Room période, une exposition du Collectif Détente

 
1. Clare Kenny, Light headed (I), 2019 et 6. Legless, 2013-2019.

2. Nicolas Delaroche, La maison du jardinier, 2012.

3. Xénia Lucie Laffely, Let me sleep with my snake, 2018.

4. Laura Thiong Toye, Waterful Ring-toss, 2020.
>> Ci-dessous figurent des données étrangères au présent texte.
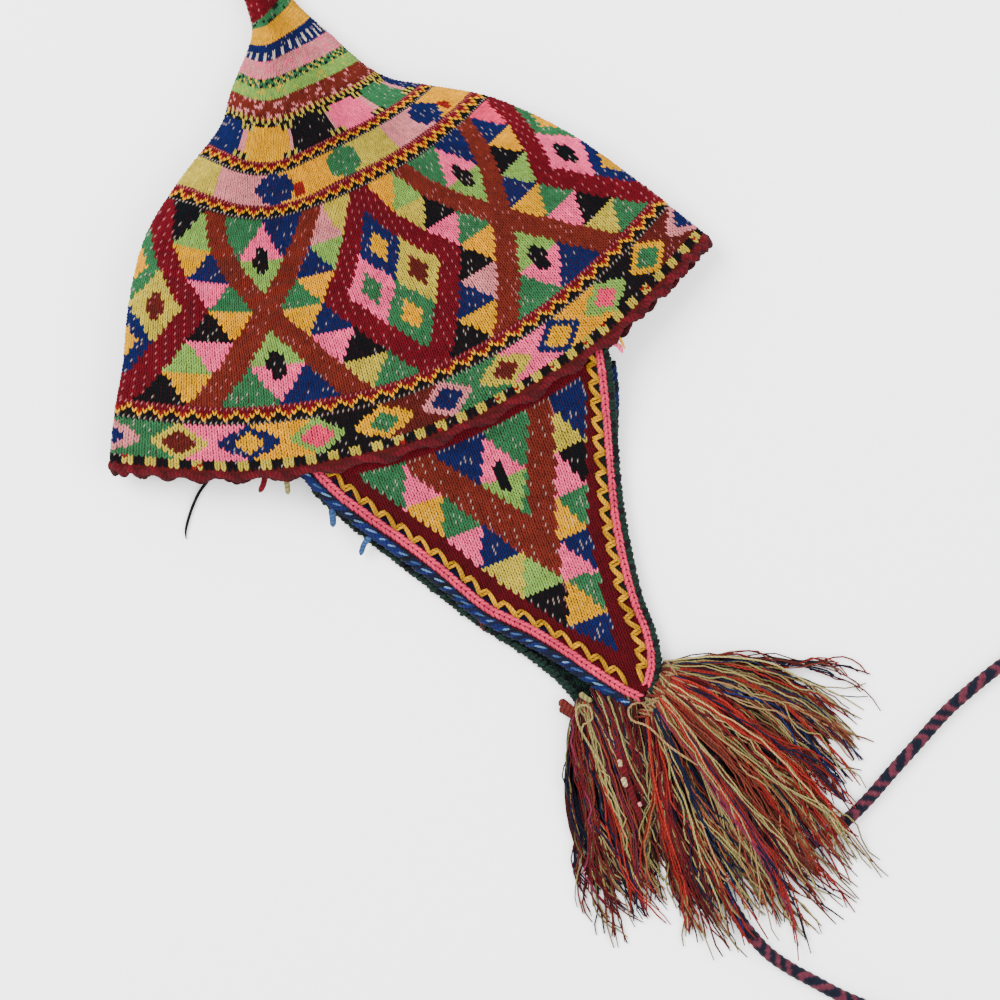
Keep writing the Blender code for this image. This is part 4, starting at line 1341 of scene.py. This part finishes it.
def tassel(head, fan, dyes, ties, count, clumps, thick, seed):
    """Loose yarns that fan out from a bound head, gathered in clumps, and lie over the ties."""
    own = np.random.default_rng(seed)
    last = len(fan) - 1
    w = (np.arange(count) + own.random(count)) / count
    clump = (w * clumps).astype(int)
    lock = (w * clumps * 3).astype(int)
    start, heading, reach, bow = rows_at(fan, w * last).T
    clump_middle = np.clip((np.arange(clumps) + 0.5 + own.normal(0, 0.25, clumps)) / clumps, 0, 1)
    clump_heading = rows_at(fan, clump_middle * last)[clump, 1] + own.normal(0, 4.0, clumps)[clump]
    reach = reach * TASSEL_LENGTH * (0.80 + 0.26 * own.random(count))
    reach = reach * (0.84 + 0.20 * own.random(clumps)[clump])
    s = np.linspace(0, 1, STRAND_STATIONS)
    pull = 0.92 * s**1.2
    angle = np.radians(heading[:, None] * (1 - pull) + clump_heading[:, None] * pull)
    way = np.radians(heading)[:, None] * 0.2 + angle * 0.8
    way = way + np.radians(own.normal(0, 1.3, count))[:, None] * s**2
    a, b = np.array(head[0]), np.array(head[1])
    left = np.stack((-np.sin(way), np.cos(way)), axis=-1)
    out = np.stack((np.cos(way[:, 0]), np.sin(way[:, 0])), axis=-1)
    begin = a + (b - a) * start[:, None] + own.normal(0, 0.0006, (count, 2)) - STRAND_SETBACK * out

    def wave(size, times, spread, of):
        """Waves along the yarns: one size and phase for each of the numbered groups."""
        groups = of.max() + 1
        amount = own.normal(0, size, groups)[of][:, None]
        turns = (times + spread * own.random(groups))[of][:, None]
        return amount * np.sin(2 * math.pi * (turns * s + own.random(groups)[of][:, None]))

    each = np.arange(count)
    offset = bow[:, None] * reach[:, None] * 4 * s * (1 - s)
    offset = offset + wave(0.0027, 0.7, 0.7, clump) * s + wave(0.0015, 1.2, 1.0, lock) * s**0.7
    offset = offset + wave(0.0008, 2.0, 2.5, each) * s**0.6 + wave(0.00028, 6.0, 5.0, each)
    loose = np.where(own.random((count, 1)) < 0.10, 0.0048, 0.0013)
    offset = offset + own.normal(0, 1, (count, 1)) * loose * s**4
    offset = offset + own.normal(0, 0.0042, clumps)[clump][:, None] * s**2
    length = reach[:, None] * s
    x = begin[:, 0, None] + np.cos(way) * length + left[..., 0] * offset
    y = begin[:, 1, None] + np.sin(way) * length + left[..., 1] * offset
    layer = 0.45 * own.random(clumps)[clump] + 0.55 * own.random(count)
    profile = np.interp(s, *FAN_PROFILE)
    at_head = np.clip(1 - s / 0.16, 0, 1)
    layer_here = layer[:, None] * (1 - at_head) + (0.85 + 0.15 * layer[:, None]) * at_head
    z = LOWEST_YARN + layer_here * thick * profile + wave(0.0004, 1.5, 2.0, each) * s
    lift = tie_lift(np.stack((x, y), axis=-1), ties)
    over_tie = lift + 0.0005 + layer[:, None] * thick * 0.5 * profile
    z = np.where(lift > 0.0002, np.maximum(z, over_tie), z)
    z = np.maximum(z, LOWEST_YARN)
    order = own.integers(0, len(dyes), lock.max() + 1)
    stray = own.integers(0, len(dyes), count)
    kinds = [own.random(count) < 0.25, lock % 3 < 2]
    chosen = np.select(kinds, [stray, order[lock]], (clump * 5) % len(dyes))
    colour = DYE_LINEAR[np.array(dye_table(dyes))[chosen]] * (1 + own.normal(0, 0.16, (count, 1)))
    # Painted shade: lower strands darker under the upper ones, fading out towards the tips
    depth = UNDER_SHADE + (1 - UNDER_SHADE) * np.clip(layer[:, None] * 1.8 - 0.45, 0, 1)
    depth = depth + np.clip(0.75 - depth, 0, None) * np.clip((s - 0.62) / 0.3, 0, 1)
    radius = STRAND_RADIUS * np.interp(s, (0, 0.95, 1.0), (1.0, 0.95, 0.7))
    radius = radius * (0.8 + 0.35 * own.random((count, 1)))
    paths = np.stack((x, y, z), axis=-1)
    return yarns(paths, radius, 6, np.clip(colour, 0, 1)[:, None] * depth[..., None])


def shade_underlayer(head, fan, count, seed):
    """Thick yarns flat on the ground that close a tassel from below, darkened as painted shade in the
    gaps between its strands.
    """
    own = np.random.default_rng(seed)
    a, b = np.array(head[0]), np.array(head[1])
    start, heading, reach, bow = rows_at(fan, (np.arange(count) + 0.5) / count * (len(fan) - 1)).T
    s = np.linspace(0, 1, 12)
    way = np.radians(heading)[:, None]
    length = reach[:, None] * TASSEL_LENGTH * (0.66 + 0.1 * own.random((count, 1))) * s
    offset = bow[:, None] * reach[:, None] * TASSEL_LENGTH * 4 * s * (1 - s)
    begin = a + (b - a) * start[:, None]
    x = begin[:, 0, None] + np.cos(way) * length - np.sin(way) * offset
    y = begin[:, 1, None] + np.sin(way) * length + np.cos(way) * offset
    radius = np.broadcast_to(0.0017 * np.interp(s, (0, 0.6, 1), (1, 1, 0.3)), x.shape)
    # Painted shade: dark dyes dimmed to 0.4 that stand for the shade under the tassel
    shade_darks = DYE_LINEAR[dye_table(("dark_crimson", "black", "deep_navy"))] * 0.4
    colours = shade_darks[np.arange(count) % len(shade_darks)][:, None]
    return yarns(np.stack((x, y, radius + 0.0001), axis=-1), radius, 4, colours)


def bindings(head, dyes, radius, height, count):
    """Yarn wound round a tassel's head."""
    a, b = np.array(head[0]), np.array(head[1])
    along = (b - a) / np.linalg.norm(b - a)
    across = np.array((along[1], -along[0]))
    angle = np.linspace(-0.1 * math.pi, 1.1 * math.pi, 9)
    paths = []
    colours = []
    for n in range(count):
        share = (n + 0.5) / count
        middle = a + (b - a) * share + across * radius * 0.9
        lean = along * 0.0012 * np.cos(angle)[:, None] * rng.normal(0.6, 1.2)
        reach = radius * rng.uniform(0.7, 1.2)
        plan = middle + across * (np.cos(angle) * reach)[:, None] + lean
        z = GAP + height / 2 + np.sin(angle) * height / 2
        paths.append(np.column_stack((plan, np.maximum(z, LOWEST_YARN))))
        colours.append(np.tile(DYE_LINEAR[D[dyes[rng.integers(len(dyes))]]] * 0.8, (9, 1)))
    return yarns(np.array(paths), 0.0005, 6, np.array(colours))


def make_tassels(front_tie, back_tie):
    """The two tassels, the front one with the dark yarns that lie between them."""
    ties = (front_tie, back_tie)
    front = gather([
        tassel(FRONT_HEAD, FRONT_FAN, FRONT_DYES, ties, count=610, clumps=44, thick=0.0088, seed=5),
        tassel(MIDDLE_HEAD, MIDDLE_FAN, MIDDLE_DYES, ties, count=110, clumps=12, thick=0.0066, seed=7),
        shade_underlayer(FRONT_HEAD, FRONT_FAN, count=38, seed=6),
        shade_underlayer(MIDDLE_HEAD, MIDDLE_FAN, count=12, seed=8),
        bindings(FRONT_HEAD, FRONT_BINDING, radius=0.0030, height=0.0086, count=26),
    ])
    back = gather([
        tassel(BACK_HEAD, BACK_FAN, BACK_DYES, ties, count=250, clumps=17, thick=0.0070, seed=9),
        shade_underlayer(BACK_HEAD, BACK_FAN, count=24, seed=10),
        bindings(BACK_HEAD, BACK_BINDING, radius=0.0026, height=0.0070, count=9),
    ])
    for name, mesh in (("front", front), ("back", back)):
        piece = add_piece(f"tassel_{name}_yarns", mesh, tassel_yarn)
        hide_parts(f"tassel_{name}")


# The bound core between the tassels, its white specks and the bits of yarn at the tips of the flaps,
# metres: points, radius, dye
BOUND_YARNS = (
    (((0.0239, -0.1500, 0.0060), (0.0200, -0.1600, 0.0075), (0.0185, -0.1811, 0.0072),
      (0.0185, -0.1932, 0.0040)),
     0.0016, "dark_crimson"),
    (((0.0187, -0.1676, 0.0096), (0.0182, -0.1704, 0.0098)),
     0.0010, "bone"),
    (((0.0176, -0.1742, 0.0098), (0.0174, -0.1780, 0.0098)),
     0.0012, "bone"),
    (((0.0198, -0.1850, 0.0090), (0.0199, -0.1868, 0.0088)),
     0.0008, "light_pink"),
    (((0.0058, -0.1395, 0.0040), (0.0074, -0.1420, 0.0045), (0.0096, -0.1460, 0.0050)),
     0.0019, "maroon"),
    (((0.0050, -0.1420, 0.0036), (0.0066, -0.1440, 0.0040), (0.0092, -0.1475, 0.0050)),
     0.0018, "maroon"),
    (((0.0138, -0.1396, 0.0062), (0.0153, -0.1420, 0.0068), (0.0169, -0.1440, 0.0066)),
     0.0013, "olive"),
    (((0.0125, -0.1700, 0.0076), (0.0105, -0.1600, 0.0084), (0.0092, -0.1500, 0.0086),
      (0.0110, -0.1440, 0.0088), (0.0152, -0.1452, 0.0090), (0.0146, -0.1502, 0.0092),
      (0.0104, -0.1510, 0.0094), (0.0086, -0.1560, 0.0090)),
     0.0005, "olive"),
    (((0.0450, -0.1800, 0.0098), (0.0380, -0.1700, 0.0100), (0.0330, -0.1600, 0.0100),
      (0.0282, -0.1556, 0.0098), (0.0290, -0.1508, 0.0098), (0.0340, -0.1510, 0.0100),
      (0.0352, -0.1570, 0.0102)),
     0.0005, "tan"),
)


# Loose yarn ends, metres: points, thickness, dye
LOOSE_ENDS = (
    (((-0.0835, -0.0120, 0.0030), (-0.0850, -0.0149, 0.0015), (-0.0920, -0.0195, 0.0009),
      (-0.0976, -0.0253, 0.0008), (-0.1013, -0.0305, 0.0008), (-0.1024, -0.0337, 0.0008)),
     0.0007, "black"),
    (((-0.0655, -0.0220, 0.0170), (-0.0675, -0.0252, 0.0160), (-0.0700, -0.0275, 0.0155)),
     0.0013, "crimson"),
    (((-0.0590, -0.0260, 0.0170), (-0.0594, -0.0285, 0.0160), (-0.0604, -0.0320, 0.0150)),
     0.0012, "olive"),
    (((-0.0474, -0.0430, 0.0140), (-0.0484, -0.0465, 0.0110), (-0.0494, -0.0490, 0.0095)),
     0.0015, "dusty_blue"),
    (((-0.0377, -0.0575, 0.0080), (-0.0410, -0.0592, 0.0060), (-0.0438, -0.0625, 0.0045)),
     0.0013, "dusty_blue"),
    (((-0.0114, -0.0985, 0.0045), (-0.0110, -0.1020, 0.0035), (-0.0112, -0.1055, 0.0025)),
     0.0008, "maroon"),
    (((0.0670, -0.0195, 0.0200), (0.0700, -0.0215, 0.0200), (0.0730, -0.0245, 0.0190),
      (0.0736, -0.0275, 0.0180)),
     0.0011, "pink"),
    (((0.0660, -0.0185, 0.0205), (0.0700, -0.0195, 0.0210), (0.0742, -0.0220, 0.0200),
      (0.0748, -0.0265, 0.0190)),
     0.0007, "gold"),
)


def make_loose_ends():
    """Single yarns along their own points: cut ends, curls, and the bound core between the tassels."""
    for name, table in (("loose_yarn_ends", LOOSE_ENDS), ("bound_core", BOUND_YARNS)):
        parts = []
        for points, radius, dye in table:
            line = np.array(points)
            line = spaced(rows_at(line, np.linspace(0, len(line) - 1, 60)), count=24)
            widths = radius * np.interp(np.linspace(0, 1, 24), (0, 0.12, 0.85, 1), (0.4, 1, 0.9, 0.35))
            shade = (0.75 + 0.5 * rng.random(24))[:, None]
            parts.append(yarns(line[None], widths[None], 6, (DYE_LINEAR[D[dye]] * shade)[None]))
        add_piece(name, gather(parts), tassel_yarn)


def make_stage():
    """A pale floor and soft light from above."""
    bpy.ops.object.select_all(action="DESELECT")
    bpy.ops.mesh.primitive_plane_add(size=6.0, location=(0, 0, 0))
    floor = bpy.context.object
    floor.name = "floor"
    floor.location.z = -0.0002
    paper = bpy.data.materials.new("matt_white_paper")
    paper.use_nodes = True
    shader = paper.node_tree.nodes["Principled BSDF"]
    shader.inputs["Base Color"].default_value = (0.90, 0.90, 0.90, 1.0)
    shader.inputs["Roughness"].default_value = 0.9
    floor.data.materials.append(paper)
    for name, place, size, power in (
        ("key_light", (-0.7, 0.9, 1.6), 1.2, 88.0),
        ("fill_light", (1.0, -0.6, 1.5), 1.6, 39.0),
    ):
        lamp = bpy.data.lights.new(name, "AREA")
        lamp.size = size
        lamp.energy = power
        light = bpy.data.objects.new(name, lamp)
        light.location = place
        bpy.context.scene.collection.objects.link(light)
        aim = light.constraints.new("TRACK_TO")
        aim.target = floor
        aim.track_axis = "TRACK_NEGATIVE_Z"
        aim.up_axis = "UP_Y"
    world = bpy.data.worlds.new("studio")
    world.use_nodes = True
    world.node_tree.nodes["Background"].inputs["Color"].default_value = (1.0, 1.0, 1.0, 1.0)
    world.node_tree.nodes["Background"].inputs["Strength"].default_value = 2.3
    bpy.context.scene.world = world


front_tie_line = make_tie("braided_tie_front", FRONT_TIE, "tie_front")
back_tie_line = make_tie("braided_tie_back", BACK_TIE, "tie_back")
make_crown()
make_rim_edging()
make_flaps()
make_tassels(front_tie_line, back_tie_line)
make_loose_ends()
make_stage()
5. David Weishaar, Down Slowly, 2021.

6. Camille Farrah Buhler et Chaïm Vischel, Roomationship Remains, 2020.
… et quelques affaires personnelles.

 

Se jouant des pseudo connivences entre vie quotidienne et art contemporain, mais également des frictions que ce dernier entretient avec la notion de décoratif, Room période nous met face à un intérieur domestique composé d’œuvres… principalement. L’espace domestique convoque l’idée d’un territoire propre ou partagé. A la fois expression d’un goût et d’un mode de vie, il est « lié à des questions de confort, à des questions de prévisibilité et d’habitudes » 1 . Qu’en est-il lorsque cet espace est composé d’un maillage d’objets – œuvres d’artistes provenant d’intentions diverses – destinés à être exposés en vitrine ?

 
En référence au dispositif muséal de la period room qui consiste à reconstituer un intérieur générique et typique d’une époque et d’un milieu social donné, la Placette accueille ici un aménagement curatorial décalé. Se soumettant à l’exercice de l’ensemblier, les trois curateur.trice.s ont invité sept artistes de la même génération, dont le travail propose différents points de vue sur les relations de l’art à la décoration et à l’habitat. La problématique de la hiérarchie des choses et des disciplines– cruciale à toute présentation d’un intérieur habité – est au cœur du travail de Clare Kenny dont les lampes éclairent ici l’espace. Celle-ci se joue des injonctions du high et du low, utilisant notamment les procédés du simili et de l’imitation. Les rapports entre vie quotidienne et œuvres d’art engagent des enjeux socioculturels qui sont autrement présent dans le travail photographique de Nicolas Delaroche. S’intéressant pour sa part à la figure du collectionneur et à son intérieur, il dévoile ici un fragment de l’espace privé de « La maison du jardinier ». Qui habite ces lieux ? En effet la potentielle charge émotionnelle des objets qui nous entourent dépend des histoires individuelles. En cela Room Period brouille les pistes. Les vêtements et le lit évoquent la présence par l’absence. D’une part, le travail textile de Xénia Lucie Laffely pose un regard la place du corps dans la représentation et dans l’espace physique, social ou intime. D’autre part, Roomationship, que l’on lit sur les peignoirs de Camille Farrah Buhler et Chaïm Vischel, évoquent une relation d’individus reposant sur la base d’un habitat partagé, déjouant ainsi les notions de couple ou de famille nucléaire. Finalement, avec Laura Thiong Toye et David Weishaar, c’est le thème du bouquet de fleur et de la nature morte, récurrents en histoire de l’art, qui s’invitent sur nos murs. Jeux de motifs décoratifs luxuriants chez la première et récit suspendu d’un instant familier chez le second, leurs images témoignent toutes deux de la poésie à la fois fugace, triviale et magnifique du quotidien.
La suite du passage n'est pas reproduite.